Exercise brief: Write out again, unaltered, the lines from the start through the line containing "2, 3)], material)".

** begin **

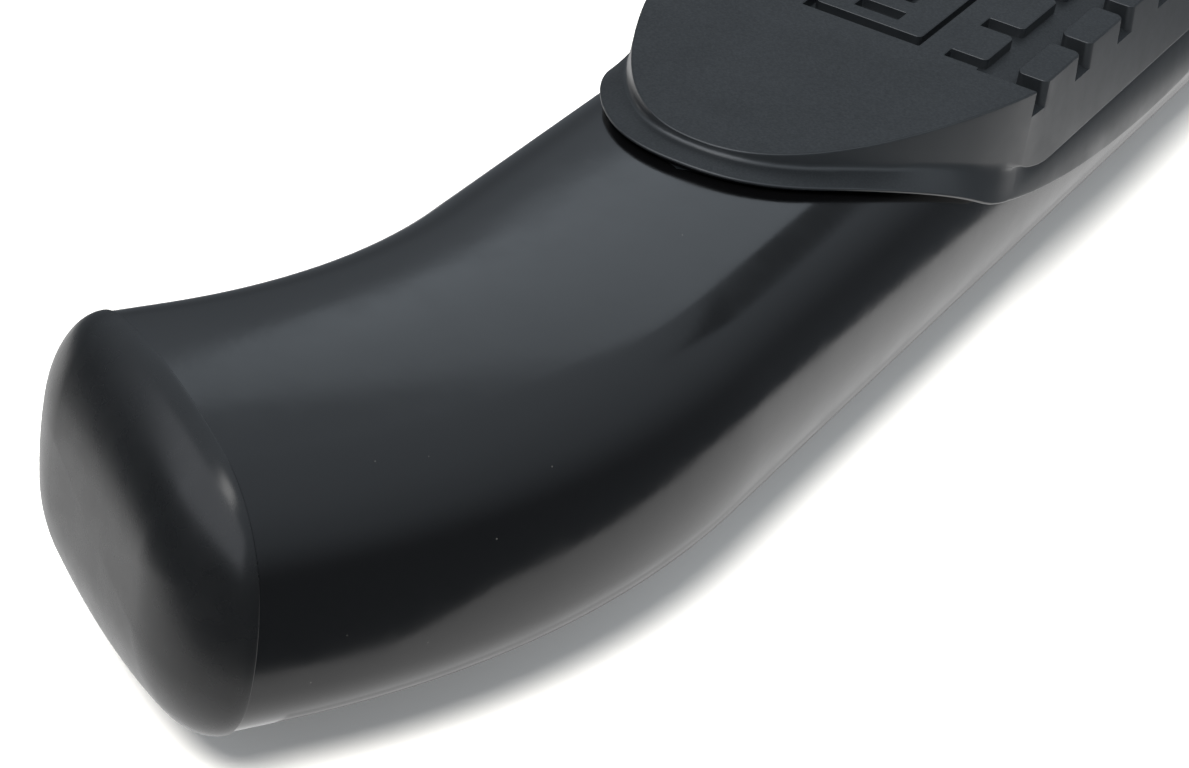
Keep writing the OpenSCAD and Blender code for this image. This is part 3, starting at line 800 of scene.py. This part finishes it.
def white_nylon():
    """Natural nylon of the pads' clips."""
    m = Nodes("white_nylon", IOR=1.5, Subsurface_Weight=0.15, Subsurface_Scale=0.002)
    cloud = m.mapped(m.noise(6, 2), 0.3, 0.7, 0, 1)
    colour = m.colours(cloud, (0.70, 0.69, 0.64), (0.78, 0.77, 0.73))
    rough = m.mapped(m.noise(2, 2), 0.3, 0.7, 0.35, 0.5)
    grain = m.bump(m.noise(0.6, 2), 0.02, 0.5)
    return m.end(Base_Color=colour, Roughness=rough, Normal=grain)


CAD_LOOKS = {
    "bracket_coating": satin_black_paint,
    "zinc_steel": bright_zinc,
    "clip_plastic": white_nylon,
}


def dress_cad_nodes():
    """Gives each CAD node that stays its slot's material."""
    made = {slot: build() for slot, build in CAD_LOOKS.items()}
    slots = {s["node"]: s["material_slot"] for s in frame["record"]["subparts"]}
    for name, node in frame["nodes"].items():
        if slots[name] in made:
            node.data.materials.clear()
            node.data.materials.append(made[slots[name]])


# ---- Stage ----

def staged(name, points, faces, material):
    """A part of the stage, from points in metres."""
    mesh = bpy.data.meshes.new(name)
    mesh.from_pydata(points, [], faces)
    mesh.materials.append(material)
    made = add_object(name, mesh)
    return made


def sheet(name, wide, high, material):
    """A flat part of the stage, facing up, with its middle at the origin."""
    x, y = wide / 2, high / 2
    return staged(name, [(-x, -y, 0), (x, -y, 0), (x, y, 0), (-x, y, 0)], [(0, 1, 2, 3)], material)


def matt_white(name, colour):
    """The floor's matt paint, a little lit from within, which softens the shadow."""
    m = Nodes(name, Roughness=0.9, Emission_Strength=0.13)
    m.shader.inputs["Emission Color"].default_value = (1, 1, 1, 1)
    m.shader.inputs["Base Color"].default_value = (*colour, 1)
    m.shader.inputs["Specular IOR Level"].default_value = 0.0
    return m.material


def glow(name, colour, strength):
    """A surface that only shines."""
    material = bpy.data.materials.new(name)
    material.use_nodes = True
    tree = material.node_tree
    tree.nodes.clear()
    shine = tree.nodes.new("ShaderNodeEmission")
    shine.inputs["Color"].default_value = (*colour, 1)
    shine.inputs["Strength"].default_value = strength
    out = tree.nodes.new("ShaderNodeOutputMaterial")
    tree.links.new(shine.outputs[0], out.inputs["Surface"])
    return material


def rays(made, camera, diffuse, glossy, shadow):
    """Which rays see this part of the stage."""
    made.visible_camera, made.visible_diffuse = camera, diffuse
    made.visible_glossy, made.visible_shadow = glossy, shadow
    made.visible_transmission = made.visible_volume_scatter = False


def table_outline():
    """Outline of a wide pale table below the bar, in metres, from the slope at which its edge is
    seen in each direction from the front bend."""
    way = np.radians(np.arange(0, 360, 3))
    turns = (0, 45, 65, 80, 90, 98, 108, 156, 220, 245, 274, 285, 300, 316, 360)
    slopes = (20, 20, 12, 8, 16, 19, 25, 35, 40, 45, 42, 30, 26, 20, 20)
    reach = TABLE_DROP / np.tan(np.radians(np.interp(np.degrees(way), turns, slopes)))
    x, y = -STRAIGHT / 2 * MM + reach * np.cos(way), BAR_Y * MM + reach * np.sin(way)
    return [Vector((a, b, -TABLE_DROP)) for a, b in zip(x, y)]


def make_table():
    """The pale table that the gloss reflects, with nothing but a dark room beyond its edge."""
    loop = table_outline()
    faces = tessellate_polygon([loop])
    table = staged("table", [tuple(p) for p in loop], faces, glow("table_glow", (1, 1, 1), 1.0))
    rays(table, False, False, True, False)


def make_table_shade(outboard, z, strength):
    """The bar's own shade under it, as the gloss reflects it: a strip at the height z along the
    bar's path, outboard this far, moved the way the light falls."""
    points = []
    for s in np.linspace(-STRAIGHT / 2, BEND_R * BEND + END_L, 40):
        centre, side, _ = path_point(s)
        for across in (-outboard, SHADE_INBOARD):
            x, y, _ = centre + side * across
            x, y = x + SHADE_SHIFT[0], y + SHADE_SHIFT[1] + BAR_Y
            points.append((x * MM, y * MM, z * MM))
    points += [(-x, y, z) for x, y, z in points[::-1]]
    faces = [(i, i + 1, i + 3, i + 2) for i in range(0, len(points) - 2, 2)]
    strip = staged("table_shade", points, faces, glow("shade_glow", (1, 1, 1), strength))
    rays(strip, False, False, True, False)


def make_floor():
    """The pale floor under the bracket legs, which the gloss doesn't show."""
    floor = sheet("floor", 28, 28, matt_white("pale_floor", (0.90, 0.87, 0.82)))
    rays(floor, True, True, False, True)


def make_backdrop():
    """A white surround that only the camera sees."""
    bm = bmesh.new()
    bmesh.ops.create_icosphere(bm, subdivisions=4, radius=40)
    mesh = bpy.data.meshes.new("backdrop")
    bm.to_mesh(mesh)
    bm.free()
    mesh.materials.append(glow("pale_backdrop", (1, 1, 1), 1.0))
    dome = add_object("backdrop", mesh)
    rays(dome, True, False, False, False)


def make_stage():
    make_floor()
    make_table()
    make_table_shade(76, 0.6, 0.62)
    make_table_shade(60, 1.2, 0.26)
    make_backdrop()


def make_world():
    """A soft overhead light that darkens down to the horizon."""
    world = bpy.data.worlds.new("studio")
    bpy.context.scene.world = world
    world.use_nodes = True
    tree = world.node_tree
    back = tree.nodes["Background"]
    where = tree.nodes.new("ShaderNodeTexCoord")
    split = tree.nodes.new("ShaderNodeSeparateXYZ")
    ramp = tree.nodes.new("ShaderNodeValToRGB")
    tree.links.new(where.outputs["Generated"], split.inputs[0])
    tree.links.new(split.outputs["Z"], ramp.inputs[0])
    stops = [(0.0, 0.15), (0.12, 0.21), (0.29, 0.36), (0.47, 0.53)]
    stops += [(0.62, 0.61), (0.78, 0.72), (0.95, 0.80)]
    while len(ramp.color_ramp.elements) < len(stops):
        ramp.color_ramp.elements.new(0.5)
    for element, (at, value) in zip(ramp.color_ramp.elements, stops):
        element.position = at
        element.color = (value * 0.90, value * 1.0, value * 1.11, 1)
    tree.links.new(ramp.outputs[0], back.inputs["Color"])
    back.inputs["Strength"].default_value = 1.0


def card(name, azimuth, elevation, wide, high, distance, colour, strength):
    """A reflector seen only in the gloss, facing the bar's front bend, its size in degrees."""
    a, e = math.radians(azimuth), math.radians(elevation)
    toward_card = Vector((math.cos(a) * math.cos(e), math.sin(a) * math.cos(e), math.sin(e)))
    w, h = (2 * distance * math.tan(math.radians(v) / 2) for v in (wide, high))
    made = sheet(name, w, h, glow(name, colour, strength))
    bend = Vector((-STRAIGHT / 2, BAR_Y, BAR_Z)) * MM
    made.location = bend + toward_card * distance
    made.rotation_mode = "QUATERNION"
    made.rotation_quaternion = toward_card.to_track_quat("Z", "Y")
    rays(made, False, False, True, False)


def make_lights():
    """A broad key light, and the reflectors that give the gloss its bright and dark bands."""
    key = bpy.data.lights.new("key", "SUN")
    key.energy, key.angle = 6.5, math.radians(19)
    lamp = add_object("key", key)
    lamp.rotation_mode = "QUATERNION"
    lamp.rotation_quaternion = Vector((-0.75, -0.20, 1.0)).to_track_quat("Z", "Y")
    lamp.visible_glossy = False
    card("bright_panel", 19, 35, 32, 22, 1.6, (0.90, 1.0, 1.10), 1.05)
    card("dark_panel", -12, 33.5, 26, 10, 1.7, (0.9, 1.0, 1.1), 0.20)
    card("end_panel", 160, 40, 100, 48, 2.0, (0.95, 1.0, 1.08), 1.4)
    card("end_lamp", 168, 72, 24, 22, 1.8, (1, 1, 1), 4.6)


def make_camera():
    """The photograph's view: a long lens above the outboard side of the front end."""
    eye = Vector((-STRAIGHT / 2 - 820.1, -383.98 + BAR_Y, 549.96 + BAR_Z)) * MM
    look = Vector((0.77486, 0.35574, -0.52253)).normalized()
    roll = 0.158
    level = look.cross(Vector((0, 0, 1))).normalized()
    rise = level.cross(look)
    right = level * math.cos(roll) + rise * math.sin(roll)
    up = rise * math.cos(roll) - level * math.sin(roll)
    camera = add_object("camera", bpy.data.cameras.new("camera"))
    camera.data.lens = 108.45
    camera.data.sensor_width = 36.0
    camera.data.clip_start, camera.data.clip_end = 0.05, 100
    turn = Matrix((right, up, -look)).transposed().to_4x4()
    camera.matrix_world = Matrix.Translation(eye) @ turn
    bpy.context.scene.camera = camera


def build():
    """The whole visual model and its studio."""
    make_tube(gloss_black())
    cap = satin_cap()
    make_cap("front_cap", "front_end_cap", 1, cap)
    make_cap("rear_cap", "rear_end_cap", -1, cap)
    make_pads(grained_plastic())
    dress_cad_nodes()
    make_stage()
    make_world()
    make_lights()
    make_camera()
    bpy.context.scene.view_settings.view_transform = "Standard"


build()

** end **

Completed exercise:
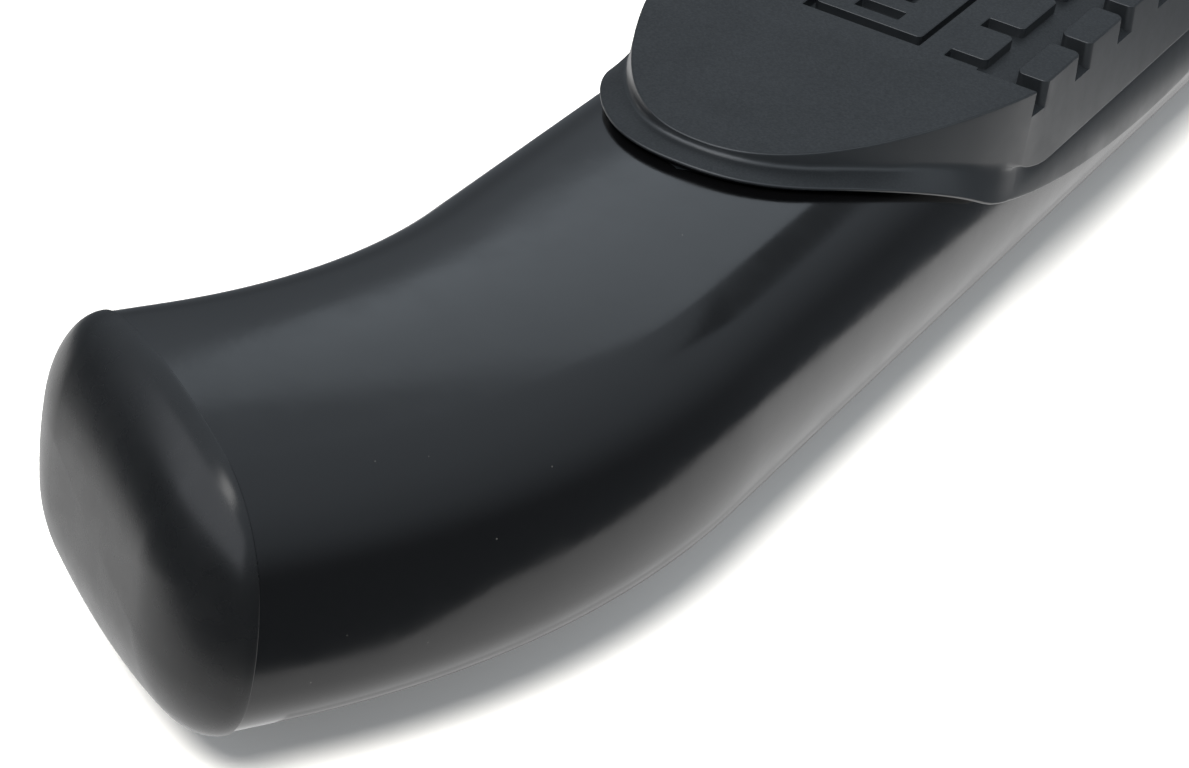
Keep writing the OpenSCAD and Blender code for this image. This is part 3, starting at line 800 of scene.py. This part finishes it.
def white_nylon():
    """Natural nylon of the pads' clips."""
    m = Nodes("white_nylon", IOR=1.5, Subsurface_Weight=0.15, Subsurface_Scale=0.002)
    cloud = m.mapped(m.noise(6, 2), 0.3, 0.7, 0, 1)
    colour = m.colours(cloud, (0.70, 0.69, 0.64), (0.78, 0.77, 0.73))
    rough = m.mapped(m.noise(2, 2), 0.3, 0.7, 0.35, 0.5)
    grain = m.bump(m.noise(0.6, 2), 0.02, 0.5)
    return m.end(Base_Color=colour, Roughness=rough, Normal=grain)


CAD_LOOKS = {
    "bracket_coating": satin_black_paint,
    "zinc_steel": bright_zinc,
    "clip_plastic": white_nylon,
}


def dress_cad_nodes():
    """Gives each CAD node that stays its slot's material."""
    made = {slot: build() for slot, build in CAD_LOOKS.items()}
    slots = {s["node"]: s["material_slot"] for s in frame["record"]["subparts"]}
    for name, node in frame["nodes"].items():
        if slots[name] in made:
            node.data.materials.clear()
            node.data.materials.append(made[slots[name]])


# ---- Stage ----

def staged(name, points, faces, material):
    """A part of the stage, from points in metres."""
    mesh = bpy.data.meshes.new(name)
    mesh.from_pydata(points, [], faces)
    mesh.materials.append(material)
    made = add_object(name, mesh)
    return made


def sheet(name, wide, high, material):
    """A flat part of the stage, facing up, with its middle at the origin."""
    x, y = wide / 2, high / 2
    return staged(name, [(-x, -y, 0), (x, -y, 0), (x, y, 0), (-x, y, 0)], [(0, 1, 2, 3)], material)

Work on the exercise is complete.